-- BEGIN Raw data --

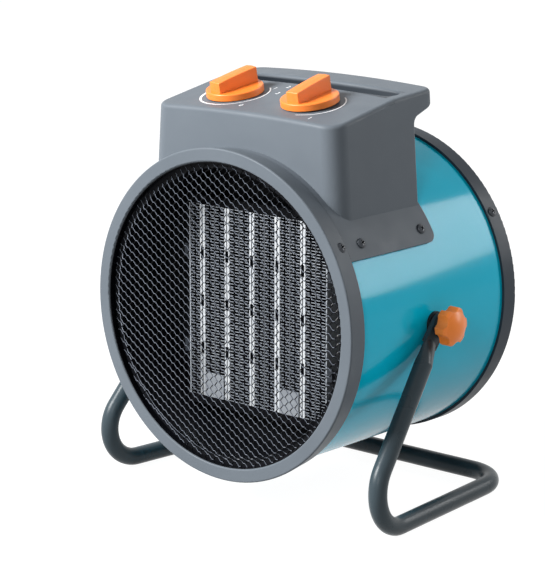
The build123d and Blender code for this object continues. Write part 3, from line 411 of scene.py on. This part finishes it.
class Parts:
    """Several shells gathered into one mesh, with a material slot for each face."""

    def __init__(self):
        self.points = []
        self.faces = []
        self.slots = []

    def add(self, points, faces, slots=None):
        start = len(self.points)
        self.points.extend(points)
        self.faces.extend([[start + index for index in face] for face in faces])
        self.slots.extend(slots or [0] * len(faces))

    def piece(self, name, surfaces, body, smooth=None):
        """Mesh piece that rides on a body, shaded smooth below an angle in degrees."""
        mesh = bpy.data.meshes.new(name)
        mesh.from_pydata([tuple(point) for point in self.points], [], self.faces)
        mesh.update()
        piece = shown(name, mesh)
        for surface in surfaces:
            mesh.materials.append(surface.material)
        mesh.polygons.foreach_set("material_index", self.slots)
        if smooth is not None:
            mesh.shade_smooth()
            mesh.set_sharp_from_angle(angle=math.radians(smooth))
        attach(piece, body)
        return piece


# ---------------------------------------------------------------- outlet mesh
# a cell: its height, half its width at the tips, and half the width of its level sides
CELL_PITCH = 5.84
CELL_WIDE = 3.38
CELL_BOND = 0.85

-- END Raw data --

• _Work required_:
What are the exact lines from the beginning of the material through the line containing "self.slots = []"? Write out those lines alone.

• _Reply to the exercise_:
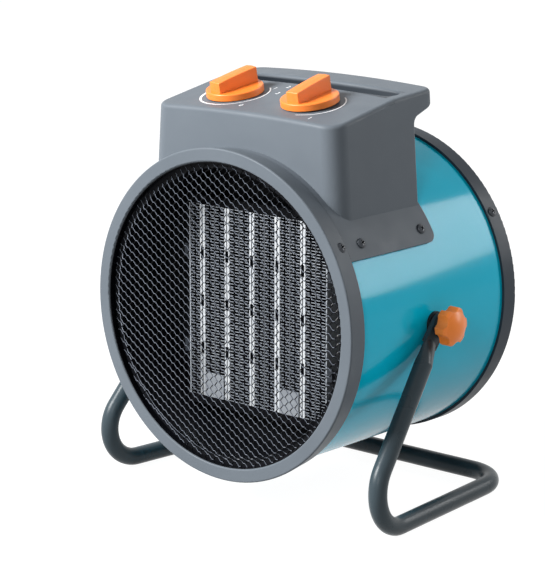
The build123d and Blender code for this object continues. Write part 3, from line 411 of scene.py on. This part finishes it.
class Parts:
    """Several shells gathered into one mesh, with a material slot for each face."""

    def __init__(self):
        self.points = []
        self.faces = []
        self.slots = []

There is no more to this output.